Analysts have highlighted themes including "Big Health" and "Beautiful China" which will likely generate more investment opportunities, as China will have to deal with an aging population and severe environmental pollution during its economic transition.
Investors will likely chase stocks of companies in the media, entertainment, and technology sectors as well as those that will benefit from the "supply-side" reform, which is aimed at enhancing industrial efficiency and competitiveness.
"Reform" will remain the buzzword that will interest investors, but the gap between expectations and reality could still give the market the jitters.
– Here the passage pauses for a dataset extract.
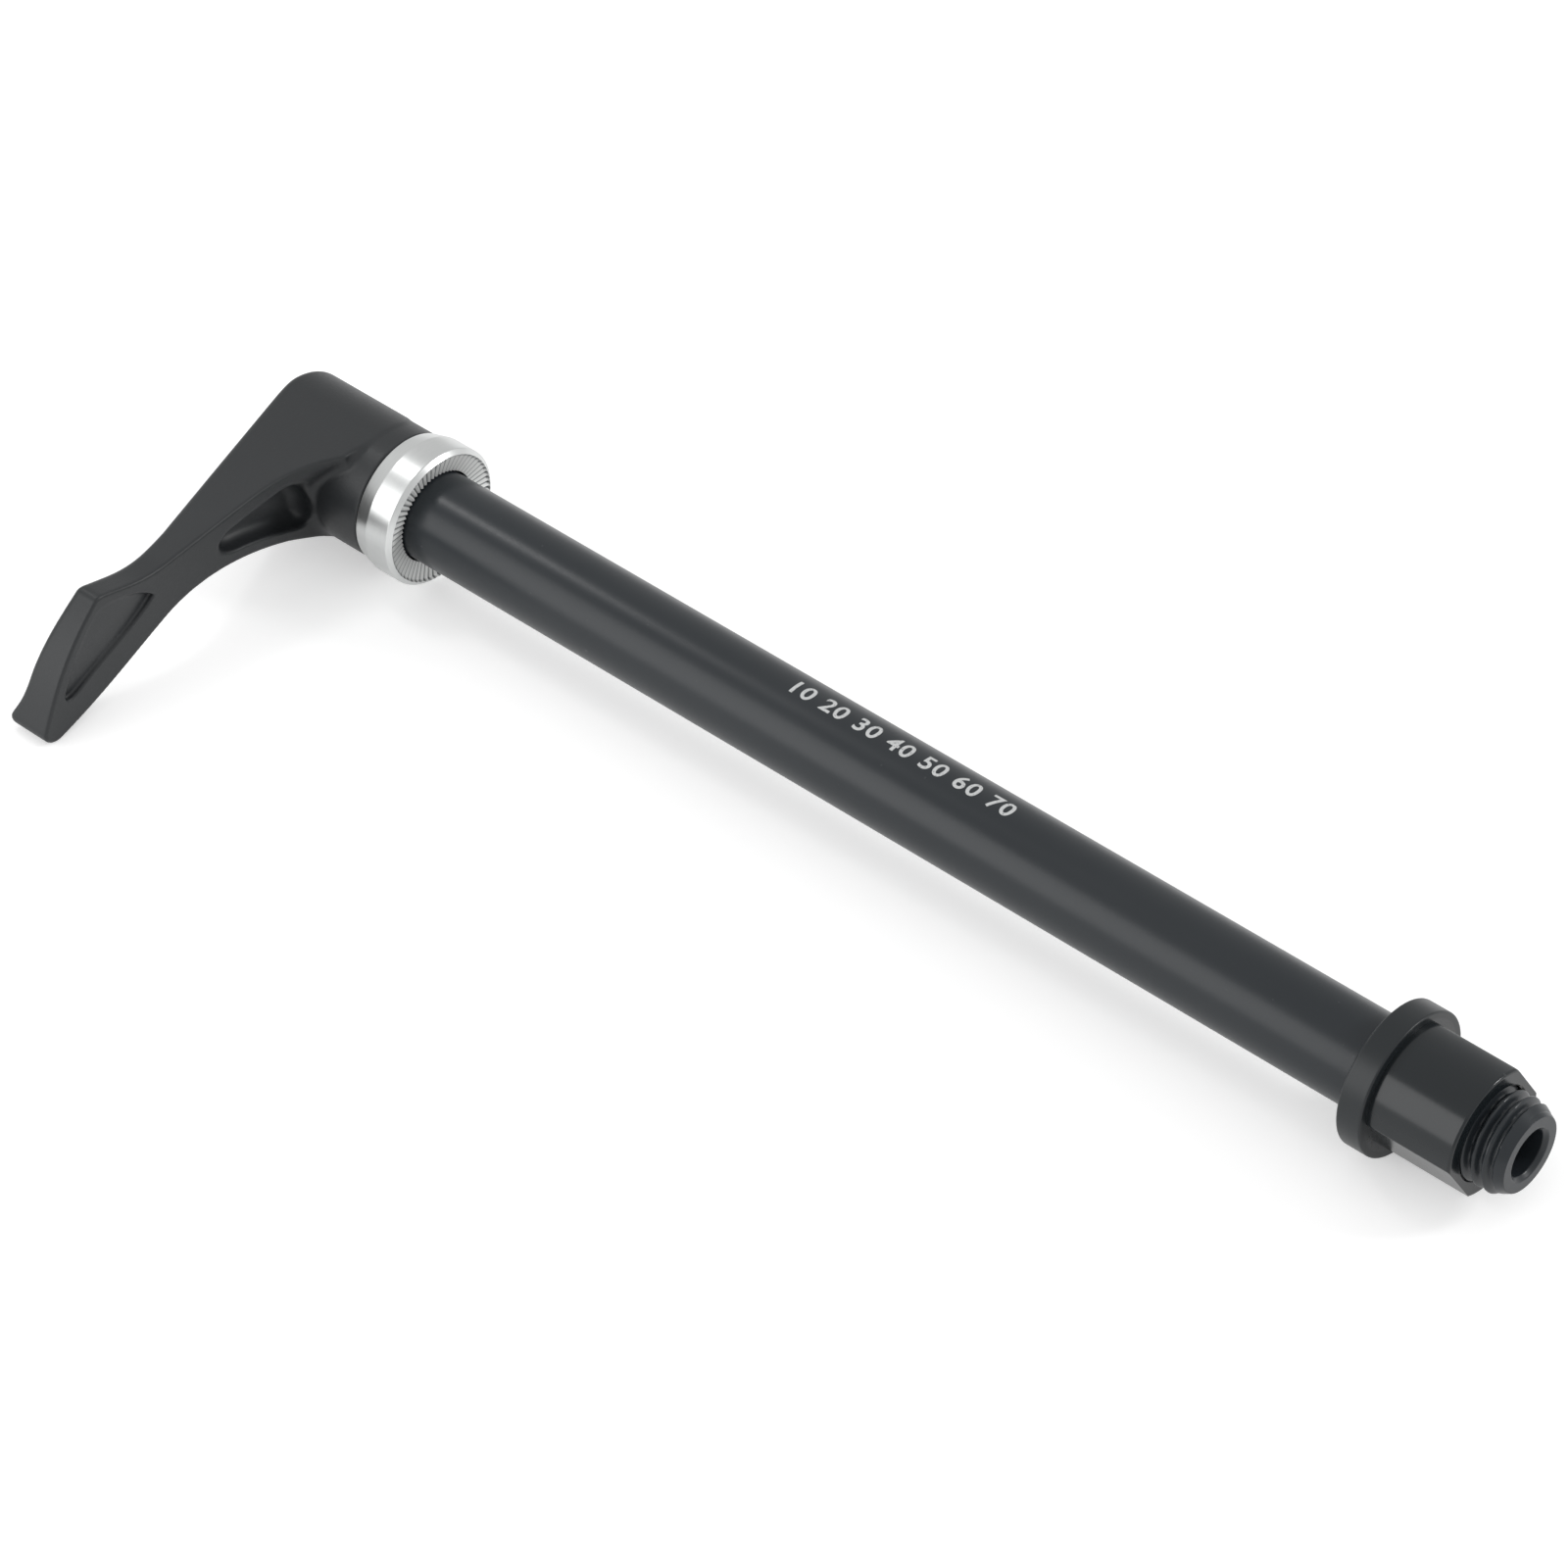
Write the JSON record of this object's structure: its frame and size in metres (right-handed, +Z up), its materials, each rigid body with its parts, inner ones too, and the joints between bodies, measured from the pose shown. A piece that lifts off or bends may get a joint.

"Reform will be the most important variable that could affect the stock market in the coming year as a slowing economy has become a certainty that is fully factored in by investors," analysts at Huaan Securities Co said in a report.
The brokerage warned that 2016 will be a "difficult year" for stock traders as the side-effects of Beijing's bold reform agenda are expected to inject uncertainty and volatility into the market. The painful process of closing down inefficient and excess industrial capacity, slowing corporate earnings and profits, banks' rising bad loans and an expected expansion of new share supplies next year could all destabilize the A-share market, it said.
The consensus among economists and analysts is that 2016 could prove discouraging for the Chinese economy as GDP growth could slow to around 6.5 percent, and more monetary easing may have lost some of its ability to stimulate the economy.
Hong Hao, chief strategist at investment bank BOCOM International Holdings Co, said that an environment of sustained ample liquidity will not necessarily push the stock market higher.